Insight: Most campaigns cluster between 2.8% and 4.05%. Campaign A is clearly underperforming. Campaign J might be worth studying to replicate success.

Going Further: Box Plots

You can visualize the five-number summary using a box plot, a compact chart that quickly communicates the spread and shape of your data.

  • The box spans from Q1 to Q3, covering the middle 50% of the data (the interquartile range).
  • A line inside the box shows the median, highlighting the central tendency.
  • Whiskers extend to the minimum and maximum values within 1.5x the interquartile range.
  • Outliers beyond the whiskers are plotted as individual points, making them easy to spot.

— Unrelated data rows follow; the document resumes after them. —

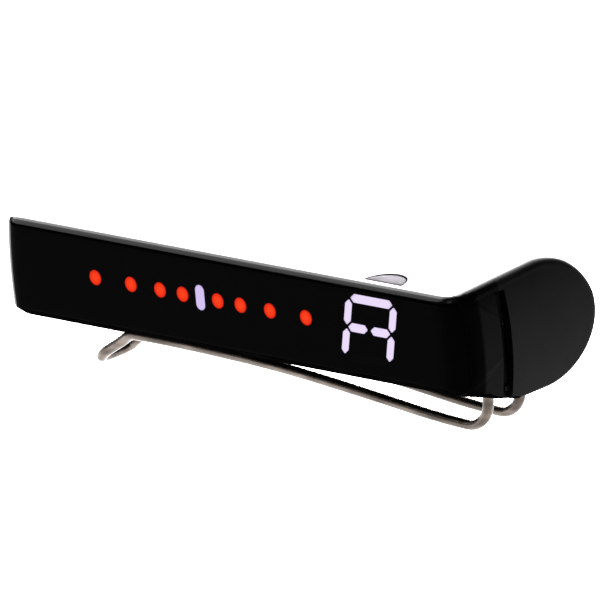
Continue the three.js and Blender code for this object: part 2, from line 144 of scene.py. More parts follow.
def keep_evaluated(obj):
    """Turns an object's modifiers into its plain mesh."""
    graph = bpy.context.evaluated_depsgraph_get()
    mesh = bpy.data.meshes.new_from_object(obj.evaluated_get(graph))
    obj.modifiers.clear()
    old = obj.data
    obj.data = mesh
    bpy.data.meshes.remove(old)
    return obj


def combine(obj, tool, operation, keep_tool=False):
    """Cuts, joins or crosses obj with a closed tool."""
    cut = obj.modifiers.new("cut", "BOOLEAN")
    cut.operation = operation
    cut.solver = "MANIFOLD"
    cut.object = tool
    keep_evaluated(obj)
    if not keep_tool:
        mesh = tool.data
        bpy.data.objects.remove(tool)
        bpy.data.meshes.remove(mesh)
    return obj


def duplicate(obj, name):
    return add_mesh(name, obj.data.copy())


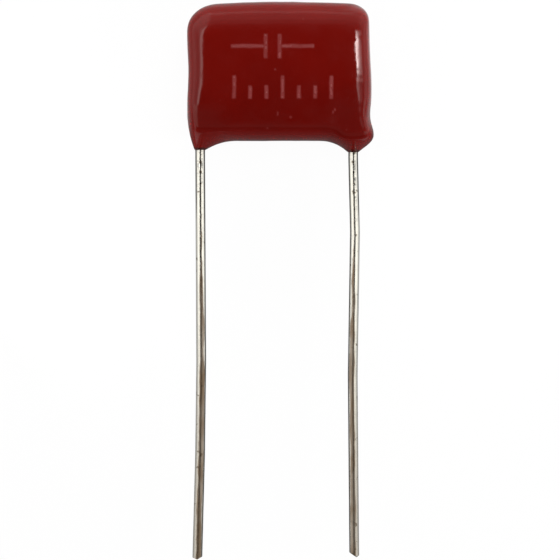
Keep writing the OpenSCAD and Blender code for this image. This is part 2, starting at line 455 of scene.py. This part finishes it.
def makeBore(x, bottom, top, midZ):
    bpy.ops.mesh.primitive_cylinder_add(vertices=coat["boreRound"], radius=wireRadius, depth=top - bottom,
                                        location=(x, (top + bottom) / 2, midZ),
                                        rotation=(math.pi / 2, 0, 0))
    bore = bpy.context.object
    only(bore)
    bpy.ops.object.transform_apply(location=True, rotation=True, scale=True)
    return bore


def makeCoat():
    skin = bpy.data.objects.new("coatSkin", nodes["epoxy_coating"].data.copy())
    bpy.context.collection.objects.link(skin)
    scaleBy(skin, 1 / mm)
    low, high = windingBlock()
    midZ = (low[2] + high[2]) / 2
    openSkin(skin, low, high, midZ)
    settleSkin(skin, midZ)
    print("coat skin:", len(skin.data.polygons), "faces")

    bottom, top = skin.bound_box[0][1] - coat["boreOver"], boxOf("lead_left")[1][1]
    cutters = [makeHollow(low, high)]
    cutters += [makeBore(drop["x"], bottom, top, midZ) for drop in (leftDrop, rightDrop)]
    for cutter in cutters:
        mod = skin.modifiers.new("cut", "BOOLEAN")
        mod.operation = "DIFFERENCE"
        mod.solver = "EXACT"
        mod.object = cutter
    applyModifiers(skin)
    for cutter in cutters:
        bpy.data.objects.remove(cutter)
    toMetres(skin)
    skin.data.materials.clear()
    skin.data.materials.append(coatMaterial())
    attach(skin, "root")
    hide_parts("epoxy_coating")
    print("coat done:", len(skin.data.polygons), "faces")


makeCoat()

# the leads

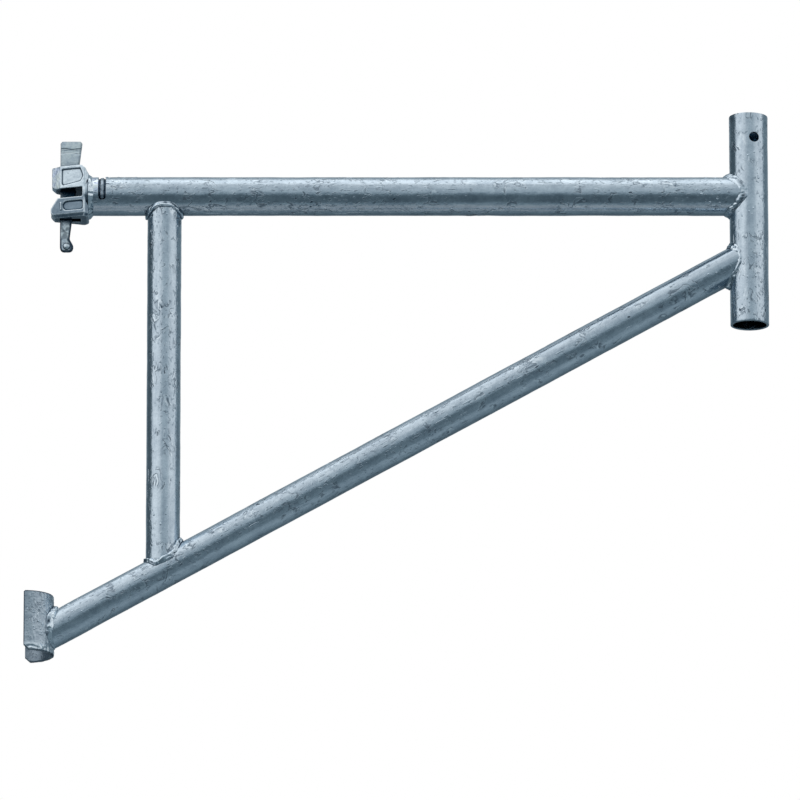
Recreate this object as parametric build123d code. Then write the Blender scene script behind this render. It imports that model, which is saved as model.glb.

Why it matters: Box plots convey spread, skew, and outliers far more efficiently than bar or line charts. For marketers, they’re ideal for comparing campaign results, ad performance, or audience segments across multiple datasets.

Tools to create them:

  • Excel (with custom chart types)
  • Tableau
  • Python (matplotlib or seaborn)
  • Google Sheets (with add-ons or workarounds)

Who Came Up With It?

The five-number summary was introduced by statistician John Tukey in the 1970s as part of his foundational work in exploratory data analysis (EDA).

Final Thoughts

The five-number summary isn’t just for statisticians. It’s a practical, underused tool for marketers who want to:

  • Evaluate performance distributions
  • Identify segmentation insights
  • Optimize creative or media buys
  • Communicate data nuance to non-technical stakeholders

Don’t just look at averages—look at the spread. You’ll find better strategies hiding in your data.